Democracy, Race, and Justice
Sadie T. M. Alexander
Yale University Press, 2021
Grado: adelantado
Perspective: Other
Topic: Other, Race & Gender
page count: 320 pages
ISBN: 9780300246704

Blurb

The first book to bring together the key writings and speeches of civil rights activist Sadie Tanner Mossell Alexander--the first Black American economist In 1921, Sadie Tanner Mossell Alexander became the first Black American to gain a Ph.D. degree in economics. Unable to find employment as an economist because of discrimination, Alexander became a lawyer so that she could press for equal rights for African Americans. Although her historical significance has been relatively ignored, Alexander was a pioneering civil rights activist who used both the law and economic analysis to challenge racial inequities and deprivations.
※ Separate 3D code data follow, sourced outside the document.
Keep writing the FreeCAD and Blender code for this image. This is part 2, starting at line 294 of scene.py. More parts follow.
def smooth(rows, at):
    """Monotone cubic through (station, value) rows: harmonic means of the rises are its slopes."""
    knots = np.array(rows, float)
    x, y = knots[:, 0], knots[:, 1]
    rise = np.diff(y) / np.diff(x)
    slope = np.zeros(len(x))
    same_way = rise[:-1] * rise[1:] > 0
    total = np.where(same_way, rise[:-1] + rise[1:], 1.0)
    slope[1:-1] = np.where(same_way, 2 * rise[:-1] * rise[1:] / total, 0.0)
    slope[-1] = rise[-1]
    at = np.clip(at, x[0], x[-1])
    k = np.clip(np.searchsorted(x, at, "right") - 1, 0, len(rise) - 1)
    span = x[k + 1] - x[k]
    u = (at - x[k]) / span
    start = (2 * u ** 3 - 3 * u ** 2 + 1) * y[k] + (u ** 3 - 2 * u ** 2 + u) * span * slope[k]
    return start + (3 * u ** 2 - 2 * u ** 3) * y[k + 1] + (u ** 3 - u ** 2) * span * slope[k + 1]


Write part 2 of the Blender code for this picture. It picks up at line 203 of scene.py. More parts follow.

This volume--a recovery of Sadie Alexander's economic thought--provides a comprehensive account of her thought-provoking speeches and writings on the relationship between democracy, race, and justice. Nina Banks's introductions bring fresh insight into the events and ideologies that underpinned Alexander's outlook and activism. A brilliant intellectual, Alexander called for bold, redistributive policies that would ensure racial justice for Black Americans while also providing a foundation to safeguard democracy.

Comment from our editors:

This new book by Nina Banks expertly compiles the work of one of its pioneers, Sadie T.M. Alexander. Sadie Alexander was the first African American women to get a PhD in Economics, but has been forgotten by much of the profession due to discrimination and structural exclusion, phenomenon that are only now being recognized widely as a problem in Economics about a 100 years after Alexander received her doctorate. Banks documents how discrimination kept Sadie Alexander from being employed in the Economics academy, despite her many accomplishments, and how she also faced discrimination as a lawyer, which she trained as after the Economics profession failed to hire her. Nonetheless, Alexander continued to write about the economic and social conditions of African Americans and continued to, along with her husband, mount legal challenges to racial exclusion in Pennsylvania.  The relevance of Alexander’s works today is put quite poignantly by Banks herself, and definitely merits reading: 

Remarkably, and tragically, the themes that our nation’s first African American economist addressed a hundred years ago with the beginning of African American migration to northern cities remain urgent, unaddressed problems today: chronic unemployment, confinement in urban slums, police brutality, voter suppression, poverty, inferior schools, substandard housing, and unsafe neighborhoods. I hope that reading Sadie Alexander’s speeches will motivate readers to think about the limitations, costs, and tremendous toll that anti-Blackness imposes on the lives of Black people as well as our larger communities, and to take action to correct the deep injustices that flow from it.